Me neither. Couldn’t stand him. In fact there seemed to be a thoroughly unlikeable character (to me) in each incarnation except the first. Wesley in TNG, Odo in DS9, Neelix in VOY and Trip in Enterprise.
Come to think of it I didn’t much like Bones in TOS either …
To me, Scientology is such a scam that when I know an actor is a member I can’t stop thinking about it while I’m watching the show. Sometimes an actor is good enough I stop thinking about it. That’s just me, plenty of threads here if you want to argue if Scientology is a scam or not. Let’s not derail this one.
It’s rare, but the condition is called hyperthymesia, and there are about 60 people (known) who have been identified as having it. Marilu Henner being one of the more famous examples, and she consulted on the show.
I have no idea how people with superior autobiographical memory re-experience their memories, but the walk-through-the-scene replay was obviously a metaphor so the audience could see it. Anything they look at, however briefly, they will be able to remember.
I’ve done “memory walks” like this. Often for fun or when I’m really bored. But occasionally if I’m lying in bed thinking “Did I put everything away on the patio?”, I’ll mentally stroll through the backyard.
Now, I only have an ordinary memory, so this only helps if I noticed the grill cover was off earlier. But it’s good for *stuff I know, *but I don’t know I know.
But are you familiar with the ancient practice of constructing a Memory Palace? You try to remember a list of things (a To Do List would be the most practical) by walking through an environment you know well, and placing objects that’ll represent each object on your list. Memory Palaces vary from simple (ten items in your living room) to, well, a palace. You could house a hundred mnemonic objects there.
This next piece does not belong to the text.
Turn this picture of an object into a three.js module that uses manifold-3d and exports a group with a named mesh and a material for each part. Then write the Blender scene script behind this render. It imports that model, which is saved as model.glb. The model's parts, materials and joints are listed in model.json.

But like “Unforgettable” (the example in the OP), you do walk through a scene. Unfortunately without noticing the killer’s bloody Kleenex under the bushes.
Literature and media have more ambitious examples, where the protagonist has concocted an elaborate building. There was a Sherlock episode where he did this, but an earlier and more powerful example was Preston & Child’s Agent Prendergast series where the agent performs many mental feats. On more than one occasion he meditates and walks through a house, once imagining the house he’s in as it was generations before.
Aloysius Pendergast… what a great name… calls it “a form of mental concentration, one of my own devising, which combines the memory palace with elements of Chongg Ran, an ancient Bhutanese form of meditation.”
(I’m hearing him say that in the voice of René Auberjonois, who masterfully reads the audiobooks)
Family Guy should be a show I like, but something about says it tries too hard to be funny. I work the night shift and it is always on but I really can’t get into it.
Lost - the bear cages made it clear the writers ran out of ideas. My wife watched the rest of it, but from what I can glean by walking into the room once in awhile I made the right decision.
The Americans - the second the priest knew and they didn’t shoot him this show became Leave it to Beaver.
The Expanse - the female diplomat with the 4 packs a day voice always bothered me, but when the detective was long longer in it I was gone too.
Daredevil - the main character is a whiny bitch, without Foggy the show was worthless.
You could have the most perfect memory possible, but if you didn’t focus on an object vision-wise in real time, then your memory cannot give you a focused image of that object.
To me this is the point where the show could have become a classic. A brutal end for the priest and his wife (after a detailed trackdown of where the “evidence” he was keeping was).
And then a bullet for Page.
So even the fruit of their loins was dealt with swiftly.
It did lead to a few seasons of us shouting “put a bullet in page!”
I was quite confused for a minute there. “Priest and his wife?” That’s…not a thing anywhere. And the priest didn’t “find out,” he was also a Russian spy.
Then I realized that you guys were talking about the pastor. I wouldn’t have been confused except that there actually was a priest in the show.
Yes, he was both a spy and a friend. He went so far as to marry them for real, as opposed to their sham cover marriage.
My favorite part of the show was when Paige found out, but then within seemingly a handful of episodes it started going downhill. Still ended “good,” but it started “great” so that was a bit of a bummer.
A similar thing (IMO) happened on Dexter when Debra found out. The scene where she walked into his killing room during one of his murders was fantastic, and then, later, her “Are you a serial killer?” was a high watermark, but again, within a handful of episodes it started going downhill. Unlike The Americans, though, Dexter went from very good to almost tedious.
As for The Americans, I want the sequel show where P&E&P live in some dingy slums of Moscow flat with a common bathroom and no TV or phones or car and as Paige speaks no Russian she has no friends and there’s never anything in the stores. Paige will be all “MOM what did you get me into?”, E will be “this isn’t like I remember Russia” and Phillip will be looking for the nearest CIA operative to defect. That is, if E doesn’t turn him in for disloyalty and he gets sent to Siberia.